Toasting Mark Frankland
Posted by jonathanfryer on Monday, 28th May, 2012
The loggia at the Chelsea Arts Club was heated by the beating sun and the chatter of predominantly Observer hacks, past and present, at a celebratory lunch today to remember the life. work and personality of Mark Frankland, the man who played the role of Honorary Elder Brother in my life. Sue Arnold — for long one of my favourite columnists — had arranged the venue and Robert Chesshyre compered the speeches, but it was Mark’s humanity, even beyond death, that galvanised such a good turout. Former Observer Editor Donald Trelford, who flew over from his home in Mallorca specially for the event, gave a witty but chivalrous account of Mark’s time with the paper (as well as with MI6), notably remembered for his spells in Vietnam and the Soviet Union. Neal Ascherson gave insights into Marks central and eastern European links and David Hindmarsh recounted intriguingly how a very young Mark had helped smuggle a young Pole out of his Communist homeland at the height of the Cold War. Bob Chesshyre then suggested that following the example of Quaker gatherings, other people present might feel moved to stand up and say a few words.

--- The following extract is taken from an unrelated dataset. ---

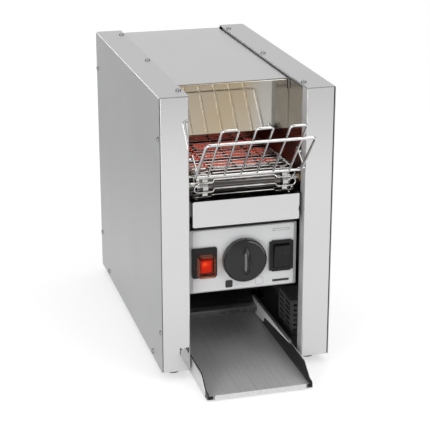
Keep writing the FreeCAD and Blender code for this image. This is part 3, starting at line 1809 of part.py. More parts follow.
nodes = {
    "left_side_cover": left_side_cover,
    "right_side_cover": right_side_cover,
    "left_front_post": left_front_post,
    "right_front_post": right_front_post,
    "left_inner_wall": left_inner_wall,
    "right_inner_wall": right_inner_wall,
    "top_panel": top_panel,
    "feed_plate": feed_plate,
    "rear_panel": rear_panel,
    "base_plate": base_plate,
    "rubber_feet": rubber_feet,
    "cover_screws": cover_screws,
    "front_guard": front_guard,
    "control_box": control_box,
    "control_rear_cover": control_rear_cover,
    "control_overlay": control_overlay,
    "power_switch_body": power_switch_body,
    "power_rocker": power_rocker,
    "power_switch_boot": power_switch_boot,
    "mode_switch_body": mode_switch_body,
    "mode_rocker": mode_rocker,
    "speed_knob": speed_knob,
    "dial_shaft": dial_shaft,
    "speed_regulator": speed_regulator,
    "dial_nut": dial_nut,
    "feed_rack": feed_rack,
    "rack_studs": rack_studs,
    "conveyor_belt": conveyor_belt,
    "belt_support": belt_support,
    "front_shaft": front_shaft,
    "front_roller": front_roller,
    "front_sprockets": front_sprockets,
    "rear_shaft": rear_shaft,
    "rear_roller": rear_roller,
    "rear_sprockets": rear_sprockets,
    "shaft_bushes": shaft_bushes,
    "shaft_chain_sprocket": shaft_chain_sprocket,
    "drive_chain": drive_chain,
    "motor_chain_sprocket": motor_chain_sprocket,
    "motor_shaft": motor_shaft,
    "gearbox": gearbox,
    "drive_motor": drive_motor,
    "motor_screws": motor_screws,
    "upper_elements": upper_elements,
    "lower_elements": lower_elements,
    "element_end_blocks": element_end_blocks,
    "upper_reflector": upper_reflector,
    "lower_reflector": lower_reflector,
    "return_chute": return_chute,
    "toast_guide": toast_guide,
    "toast_tray": toast_tray,
    "tray_side_guides": tray_side_guides,
    "tray_runners": tray_runners,
    "fan_guard_box": fan_guard_box,
    "fan_housing": fan_housing,
    "fan_rotor": fan_rotor,
    "terminal_block": terminal_block,
    "thermal_cutout": thermal_cutout,
    "cord_gland": cord_gland,
    "gland_nut": gland_nut,
}

os.makedirs("parts", exist_ok=True)
for name, make in nodes.items():
    made = make()
    solids = made if isinstance(made, list) else [made]
    shape = Part.makeCompound(solids) if len(solids) > 1 else solids[0]
    shape.exportStep("parts/" + name + ".step")
    size = shape.BoundBox
    print(name, len(shape.Solids), "solids", round(shape.Volume), "mm3", shape.isValid(),
          [round(v, 1) for v in (size.XMin, size.XMax, size.YMin, size.YMax, size.ZMin, size.ZMax)])
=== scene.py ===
# %% [markdown]
# # Dressing a counter-top conveyor toaster
#
# The toaster's solid parts come ready made from a CAD program: folded steel
# covers, a wire belt on toothed wheels, a control box, a feed rack and a tray.
# This lesson gives them the finishes of the real object, and models the pieces
# whose charm is in the detail: round belt wire, screw heads, the speed knob.

# %% Load the solid parts
import math

import bmesh
import bpy
from mathutils import Matrix, Vector


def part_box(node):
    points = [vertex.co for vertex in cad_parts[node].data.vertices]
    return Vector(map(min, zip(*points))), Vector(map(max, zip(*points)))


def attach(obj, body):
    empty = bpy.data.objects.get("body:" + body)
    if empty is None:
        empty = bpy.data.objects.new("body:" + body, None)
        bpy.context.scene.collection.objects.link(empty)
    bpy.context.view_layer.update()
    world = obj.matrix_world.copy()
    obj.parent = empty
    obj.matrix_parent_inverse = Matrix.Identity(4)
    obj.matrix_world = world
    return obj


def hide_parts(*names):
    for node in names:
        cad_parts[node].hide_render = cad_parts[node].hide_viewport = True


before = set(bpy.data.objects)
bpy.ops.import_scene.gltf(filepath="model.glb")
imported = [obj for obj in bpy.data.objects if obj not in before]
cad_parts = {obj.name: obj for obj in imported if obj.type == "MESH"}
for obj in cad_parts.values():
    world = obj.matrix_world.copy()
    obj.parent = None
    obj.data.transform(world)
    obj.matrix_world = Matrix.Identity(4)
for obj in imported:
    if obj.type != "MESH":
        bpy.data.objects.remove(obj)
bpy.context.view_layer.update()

# %% [markdown]
# ## Small tools for the work bench
#
# In a modelling session most clicks are the same few: select one object,
# select some faces by where they are, then run a tool. The helpers below do
# those clicks. `alone` selects one object, and `choose` selects faces, edges
# or points in edit mode by a test on their place or on the way they face.

# %% Selecting
MM = 0.001


def alone(piece):
    """Select one object and nothing else."""
    for other in bpy.context.selected_objects:
        other.select_set(False)
    piece.select_set(True)
    bpy.context.view_layer.objects.active = piece


def choose(piece, kind, test):
    """In edit mode, select the faces, edges or points that pass a test."""
    if piece.mode != "EDIT":
        bpy.ops.object.mode_set(mode="EDIT")
    bpy.ops.mesh.select_mode(type=kind)
    bpy.ops.mesh.select_all(action="DESELECT")
    shape = bmesh.from_edit_mesh(piece.data)
    groups = {"FACE": shape.faces, "EDGE": shape.edges, "VERT": shape.verts}
    for item in groups[kind]:
        if test(item):
            item.select_set(True)
    shape.select_flush_mode()
    bmesh.update_edit_mesh(piece.data)


def facing(way):
    """A test for faces that look a given way, within a few degrees."""
    return lambda face: face.normal.dot(Vector(way)) > 0.99


def finish_edit():
    """Leave edit mode."""
    bpy.ops.object.mode_set(mode="OBJECT")


print("bench ready")

# %% [markdown]
# A finished piece keeps its place in its points, so its object sits at the
# origin. `settle` does that, and it gives curved surfaces smooth shading while
# flat sheet keeps its crisp folds.

# %% Settling a piece
def settle(piece, name, angle=35):
    """Name the piece, move its place into its mesh and shade its curves."""
    alone(piece)
    bpy.ops.object.transform_apply(location=True, rotation=True, scale=True)
    bpy.ops.object.shade_smooth_by_angle(angle=math.radians(angle))
    piece.name = name
    piece.data.name = name
    return piece


def modify(piece, kind, **settings):
    """Add a modifier, set it and apply it at once."""
    alone(piece)
    modifier = piece.modifiers.new(kind.title(), kind)
    for key, value in settings.items():
        setattr(modifier, key, value)
    bpy.ops.object.modifier_apply(modifier=modifier.name)


def joined(pieces):
    """Make one object of several."""
    alone(pieces[0])
    for piece in pieces[1:]:
        piece.select_set(True)
    bpy.ops.object.join()
    return pieces[0]


def another(piece, place):
    """A copy with a mesh of its own, moved by a matrix."""
    copy = piece.copy()
    copy.data = piece.data.copy()
    bpy.context.scene.collection.objects.link(copy)
    copy.data.transform(place)
    return copy


print("settling ready")

# %% [markdown]
# ## Shader maths that reads like sums
#
# A material is a small graph of nodes. Wiring sums by hand hides what they
# mean, so the class below wraps a socket and lets Python's signs add the Math
# nodes: `1 - mask * 0.5` lays two of them.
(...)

Several did, including Martin Woollacott, formerly of the Guardian, an organ that was held in bad odour by many on the Observer for a while after the two’s merger. I said nothing, as I felt I had expressed what I wanted about my own relationship with Mark in the Guardian several weeks ago. Though he hated fuss and large gatherings, I think secretly he would have been rather pleased to know that he had been remembered, not a some vainglorious memorial service at St Brides or elsewhere, but a rather boozy, rather nice lunch of former colleagues at the Chelsea Arts Club.